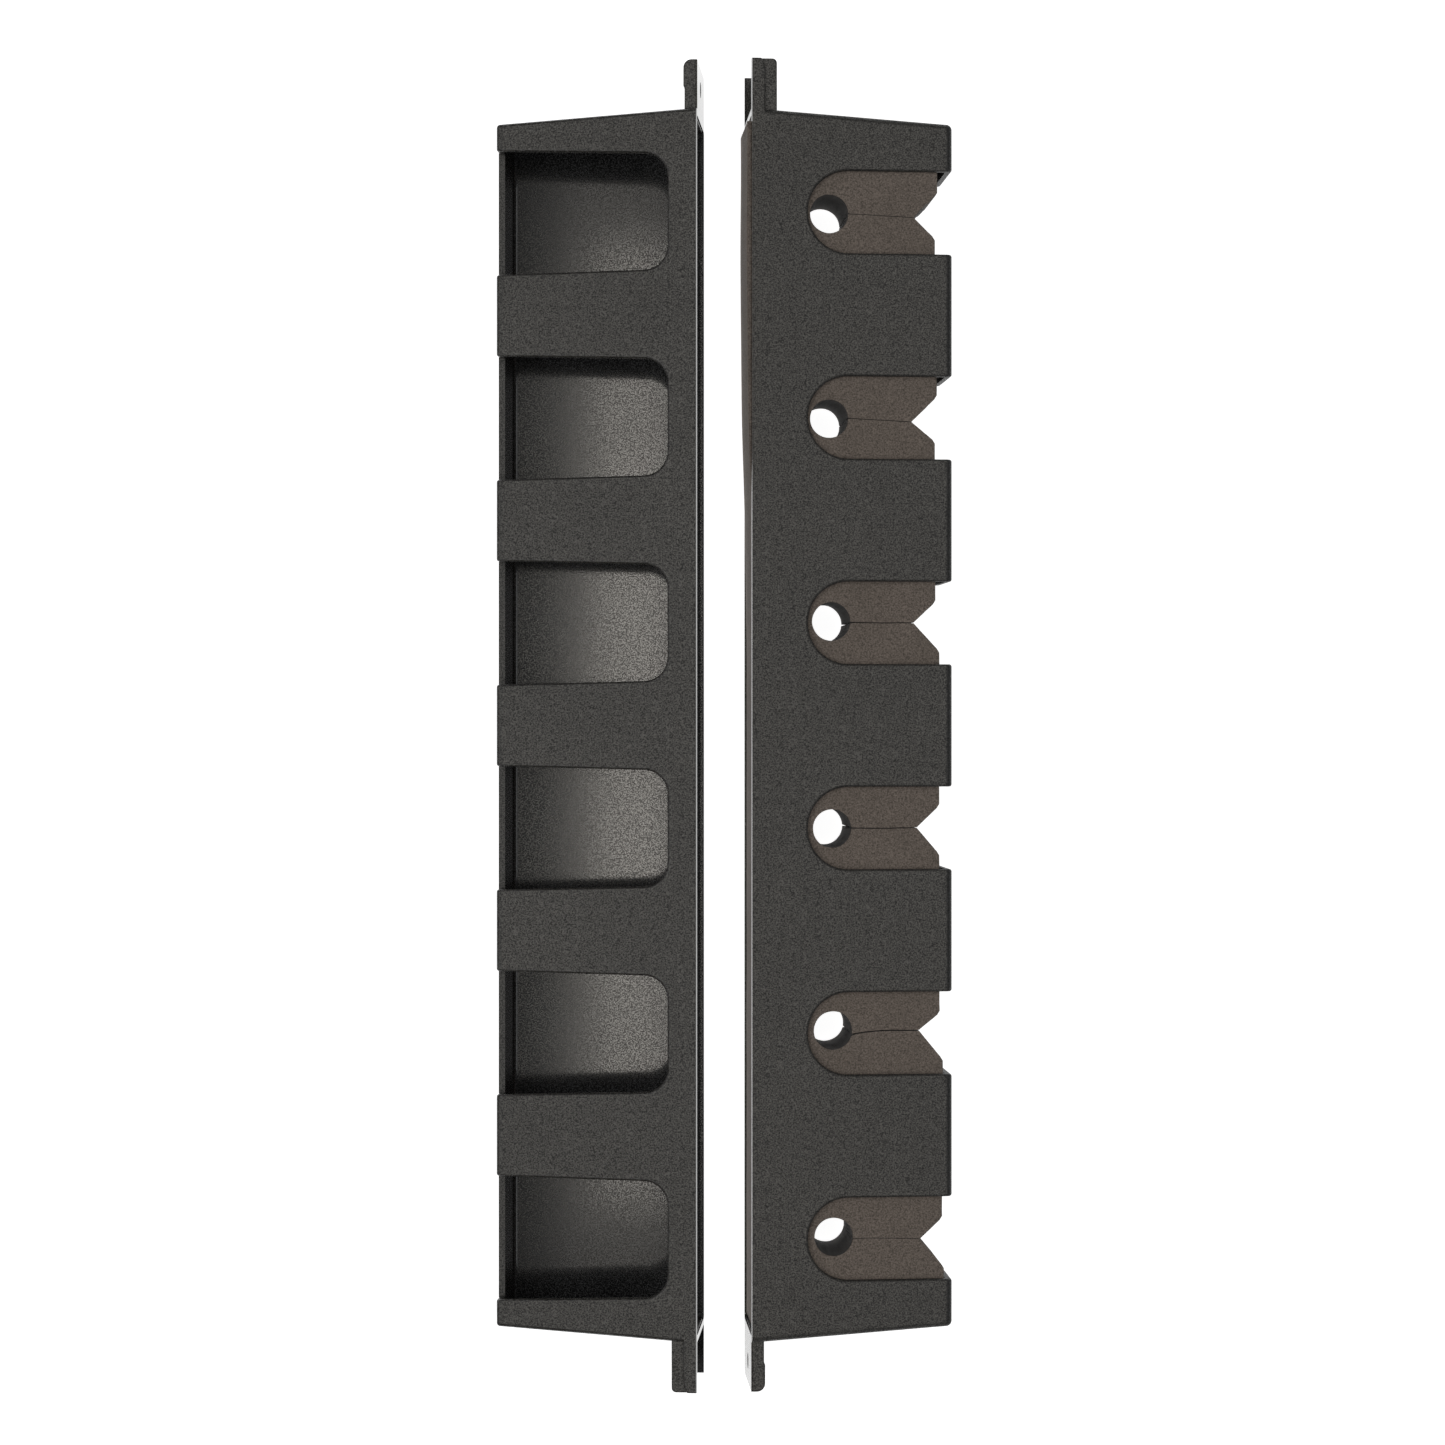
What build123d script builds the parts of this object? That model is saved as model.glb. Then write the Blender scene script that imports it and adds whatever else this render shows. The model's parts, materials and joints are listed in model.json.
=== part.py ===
from build123d import *
import math
import os

# A wall rack for six long sticks, such as cues or rods, in two moulded plastic rails.
# The butt rail is a box with a floor and six windows, and the butts stand in it.
# The grip rail is a box with six slots and a foam strip inside, and the foam holds the shafts.
# Both stand on their bottom plates, back to back, with their fronts facing outwards.
#
# Each rail is made in its own frame: x out from the wall, y along the rail, z up.
# The back plane is x = 0 and the back edge of the bottom plate is z = 0.

# Driving dimensions, in millimetres and degrees
PLACES = 6                  # sticks that the rack holds
PITCH = 70.0                # from one stick to the next
BODY_LENGTH = 420.0         # between the end walls' outsides, at the wall
BODY_DEPTH = 68.8           # from the wall to the front
BODY_HEIGHT = 45.0          # at the wall
WALL = 2.2                  # moulded wall thickness
PLATE_DRAFT = 3.0           # the top and bottom plates close in towards the front
END_DRAFT = 3.9             # the end walls close in towards the front
INNER_RADIUS = 1.5          # inside corners of the housings
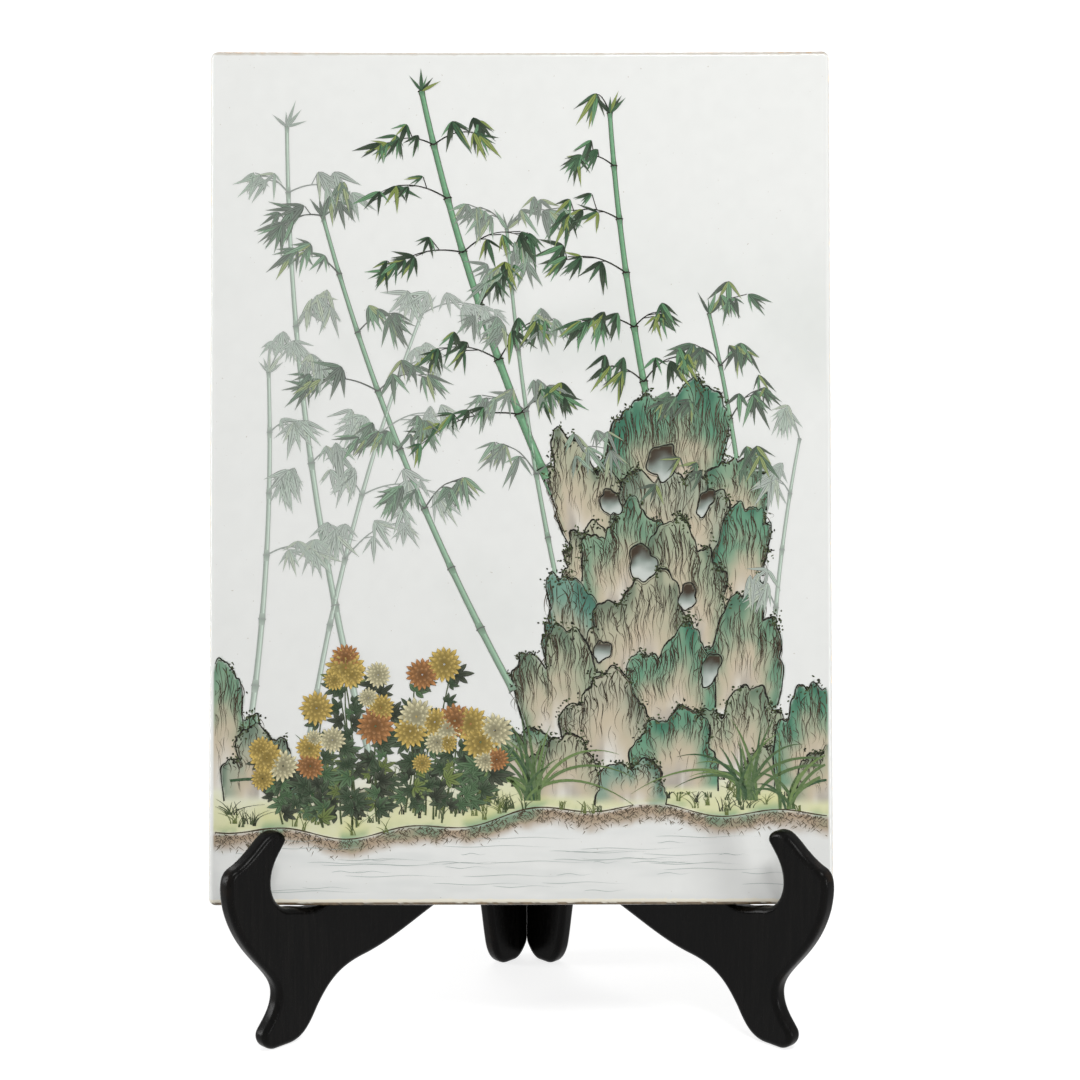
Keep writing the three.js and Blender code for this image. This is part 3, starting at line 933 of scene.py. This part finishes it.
class Brush:
    """Collects strokes on the plaque's face, in its millimetres, and lays them as one thin mesh."""

    def __init__(self):
        self.corners, self.faces, self.shades, self.count = [], [], [], 0

    def draw(self, paths, widths, shades, lift, hidden=()):
        """One path (points, 2) or many of one length (many, points, 2), with a shade for each or for all.
        lift is how far they lie over the glaze, and hidden holds the outlines that they pass behind."""
        paths = np.reshape(paths, (-1, *np.shape(paths)[-2:]))
        many, points, _ = paths.shape
        ahead = np.gradient(paths, axis=1)
        ahead /= np.linalg.norm(ahead, axis=2, keepdims=True) + 1e-9
        aside = np.stack([-ahead[..., 1], ahead[..., 0]], axis=-1)
        aside *= np.broadcast_to(widths, (many, points))[..., None] / 2
        across, up = paths[..., 0], paths[..., 1]
        shown = (np.abs(across) < stroke_half) & (up > stroke_foot) & (up < stroke_top)
        for outline in hidden:
            shown &= ~inside(across, up, outline)
        lifts = lift + np.arange(many)[:, None, None] % 7 * 0.002 + np.zeros((many, points, 2))
        sides = np.stack([paths - aside, paths + aside], axis=2)
        self.corners.append(np.concatenate([sides, lifts[..., None]], axis=-1).reshape(-1, 3))
        if shades.ndim == 2:
            shades = shades[:, None, :]
        self.shades.append(np.repeat(np.broadcast_to(shades, (many, points, 3)), 2, axis=1).reshape(-1, 3))
        index = self.count + np.arange(many * points * 2).reshape(many, points, 2)
        quads = np.stack([index[:, :-1, 0], index[:, 1:, 0], index[:, 1:, 1], index[:, :-1, 1]], axis=-1)
        self.faces.append(quads[shown[:, :-1] & shown[:, 1:]])
        self.count += many * points * 2

    def lay(self, name, material):
        used, faces = np.unique(np.vstack(self.faces), return_inverse=True)
        corners = np.vstack(self.corners)[used]
        mesh = new_mesh(name, corners.tolist(), faces.reshape(-1, 4).tolist())
        keep_paint(mesh.color_attributes, np.vstack(self.shades)[used])
        spots = corners[faces.ravel(), :2] / (2 * plaque_half, plaque_height) + (0.5, 0)
        mesh.uv_layers.new(name="OFBake").uv.foreach_set("vector", spots.astype(np.float32).ravel())
        mesh.materials.append(material)
        lay_on_glaze(name, mesh)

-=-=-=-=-

| Set problem |
Exactly reproduce the lines that run from the line bearing "Keep writing the" through the line bearing "self.corners, self.faces, self.shades, self.count", with both end lines included.

| Expected answer |
Keep writing the three.js and Blender code for this image. This is part 3, starting at line 933 of scene.py. This part finishes it.
class Brush:
    """Collects strokes on the plaque's face, in its millimetres, and lays them as one thin mesh."""

    def __init__(self):
        self.corners, self.faces, self.shades, self.count = [], [], [], 0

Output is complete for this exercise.